When Bishop Robert Banks of Green Bay, Wis., asked Pilarczyk whether the guidelines grew out of the Code of Canon Law or “is it us who are requiring it,” Pilarczyk was quick to reply: “We have been required to require this.”

With its statement on criminal justice, the bishops tried to shine the light of hope into the nation’s prisons. “We are convinced that our tradition and our faith offer better alternatives that can hold offenders accountable and challenge them to change their lives, reach out to victims and reject vengeance.” It also reiterated the church’s rejection of the death penalty and called for pastoral attention to the victims of crime and the families of criminals.

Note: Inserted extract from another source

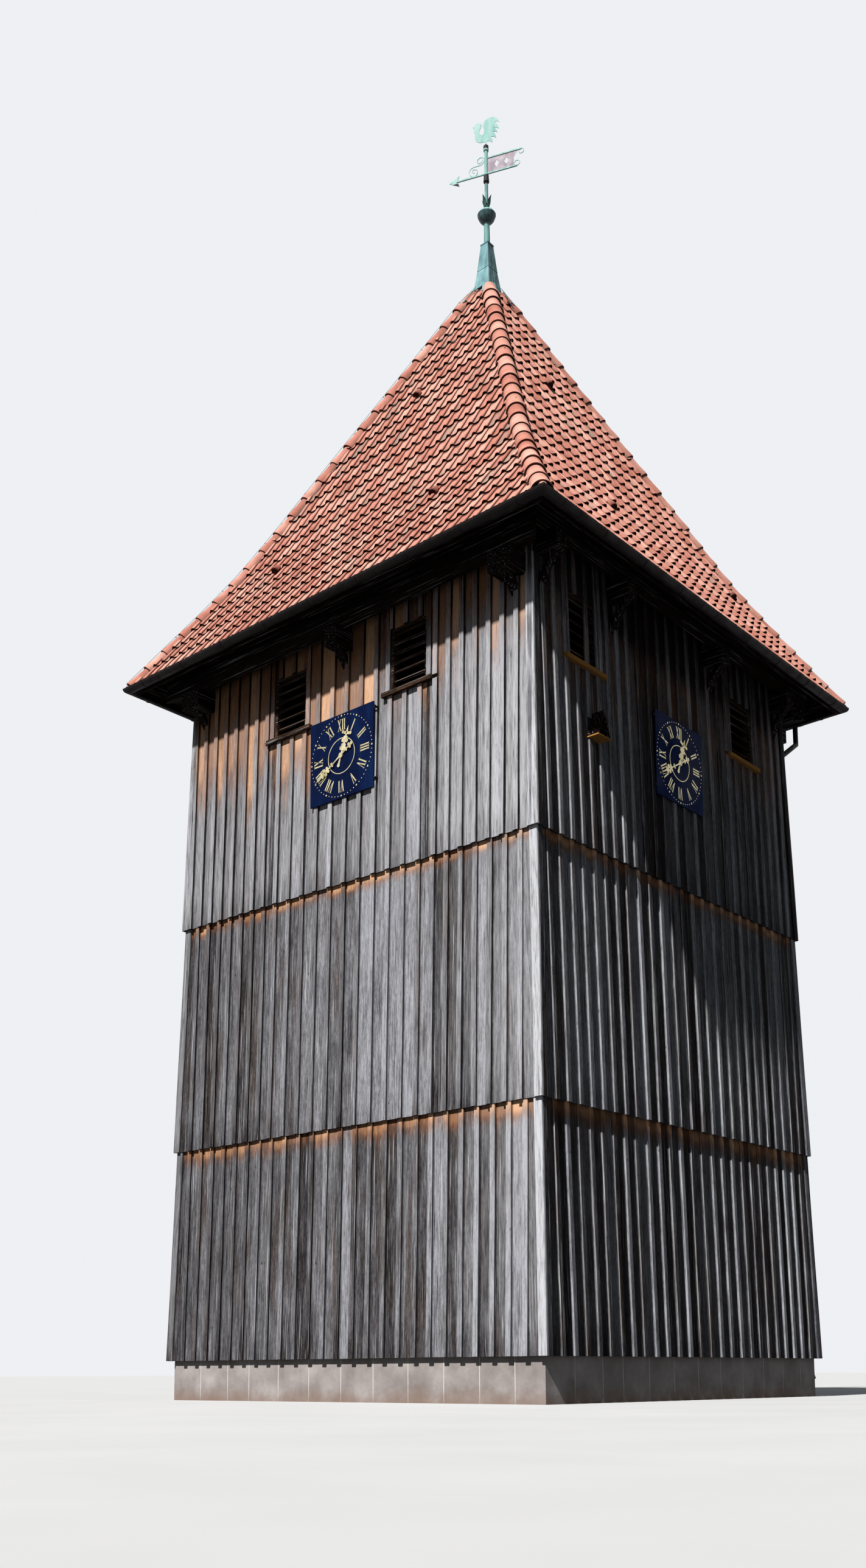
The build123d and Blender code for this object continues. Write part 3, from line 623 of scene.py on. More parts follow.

Bishop Ricardo Ramirez of Las Cruces, N.M., called the document “one of the most timely and important statements ever made by the bishops.” America’s two million in the prison population outnumber the U.S. military or those in U.S. graduate schools, he said

The document can be seen on the bishops’ Web site, www.nccbuscc.org/sdwp/criminal.htm and will soon be available in Spanish.

The bishops also advocated on behalf of the reunification of immigrant families. A resolution urged several reforms in U.S. immigration law and policy. Newark Archbishop Theodore McCarrick said the bishops themselves needed to secure a permanent body of regulations on the importation of foreign priests. Currently the nearly 1,000 foreign priests working or studying in America are subject to various immigration procedures. Renewal of visas is often difficult, McCarrick said.

The second immigration item, the pastoral “Unity in Diversity: Welcoming the Immigrant Church in the U.S.,” calls on Catholics to work against prejudice and distrust and for the full integration of immigrants into the life of the church and the community.